Живя и работая в обстановке политических интриг, опасных для самой жизни жертвы интриги, умел быть выдержанным и осторожным, подчас отставляя прямолинейность и даже строгую принципиальность в сторону, не позволяя сделать себя бессмысленной жертвой или избегая конфликтов, в которых победитель был известен заранее. Почти всегда чувствовал и не переступал ту невидимую грань, за которой спор мог перейти в непоправимую и бессмысленно-гибельную конфронтацию.
Он был твердым и порой чрезмерно требовательным и жестким прежде всего к себе самому, но также и к тем, с кем работал. Вместе с тем был гуманным, испытывал угрызения совести, обладал чувством сопереживания и всегда был готов помочь людям.
Сочетание этих подчас противоречивых качеств (и возможно, каких-то еще, не упомянутых мною) делает Анастаса Ивановича Микояна совершенно неординарной, масштабной государственной личностью, заслуживающей вместе с тем простого человеческого уважения.
Как сказал мне уже после его смерти простой рабочий на заводе в Москве, случайно узнав, кто был моим отцом: "Перед таким человеком можно только снять шляпу!". Не столь образно, но столь же искренне выражали восхищение и уважение к Микояну сотни других людей, знавших и не знавших его лично. Один из работавших с ним, будущий зампред Совмина СССР И.В.Архипов сказал: "Да что там говорить, мы просто влюблены были все в Анастаса Ивановича". Министр энергетики П.С.Непорожний вспоминал, что когда Микоян был в Совмине, можно было пойти к нему по любому вопросу и знать, что уйдешь с определенным ответом: "да" или "нет", и если "да", то дело будет сделано. "Теперь, говорил он в 70-х годах, - вопрос направят в бюрократические каналы, где он и увязнет". Тем, кто не был лично знаком с Микояном, я очень благодарен за то, что даже в советском закрытом обществе они сумели понять, кто есть кто.
Меня не особенно тревожат периодические нападки малообразованных злопыхателей или недостаточно добросовестных авторов на биографию и образ отца. Англичане говорят: "Люди, живущие в стеклянном доме, не должны бросаться камнями". Сомневаюсь, что многие из тех, кто упрекает Микояна, что он решительно не противостоял Сталину в годы репрессий, когда-либо возражали своему директору или начальнику настолько серьезно, чтобы рисковать даже возможным продвижением по службе или попасть под иную, вполне безопасную немилость. А в те сталинские годы результат решительной конфронтации мог быть только один: пуля в затылок и гибель сотен сослуживцев и близких.

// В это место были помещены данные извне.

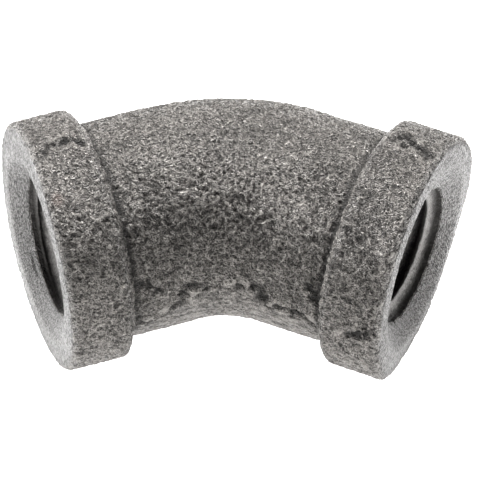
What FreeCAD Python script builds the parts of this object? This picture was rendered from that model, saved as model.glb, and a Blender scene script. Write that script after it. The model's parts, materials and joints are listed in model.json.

Что касается легенды о "27-м бакинском комиссаре", таинственным образом избежавшем расстрела (с намеком на некий "компромат"), то она была распространена несведущими, или же недобросовестными авторами. Открытый процесс 1925-1926 гг., где вся трагическая история расстрела была подробно, с доказательствами и документами рассказана многими людьми и в том числе старшим сыном Степана Шаумяна - Суреном, находившимся до и во все время ареста в Закаспии вместе с Микояном. Показания исполнителя воли британского командования эсера Фунтикова также представляют достаточный документальный материал для тех, кто хочет знать правду.
* * *
Многочисленный клан Микоянов ежегодно встречается 25 ноября, в день рождения Анастаса Ивановича. Одновременно отмечается и день рождения его жены Ашхен Лазаревны, который близок к этой дате. О ней я просто не могу не рассказать подробнее. Именно она оказывала невидимую никому поддержку нашему отцу в его многотрудной жизни и борьбе. Именно она воспитала пятерых его сыновей в соответствии с его и своими взглядами и традициями семьи.
Наша мама была скромным, застенчивым, добросердечным, ранимым, честным и наивным человеком. Семья была основным ее делом и интересом. А в семье на первом месте был муж, ее Арташ, как она его называла. Мы счастливы, что она, наша мама Ашхен, была главным человеком в его жизни, а он - в ее. Когда в воскресенье он долго спал, мы могли ходить только на цыпочках. Каждое утро она приготавливала ему одежду, подбирала галстук, пришивала болтавшиеся пуговицы, сводила пятнышки, которые другие просто бы не заметили. То, что подавалось на стол, предназначалось прежде всего для него: тыквенная каша, спаржа и сельдерей из нашего огорода, морковно-яблочное суфле, отварная рыба, чернослив. Мама делала так, что мы все это понимали и одобряли. Лишь он не понимал и угощал чем-то нас, удивляясь нашим отказам. Честно говоря, его диета нас не очень-то привлекала. Однако, если, уходя на работу, он оставлял спаржу или сельдерей на блюде, мама перекладывала их мне или брату Степе, зная наши вкусы.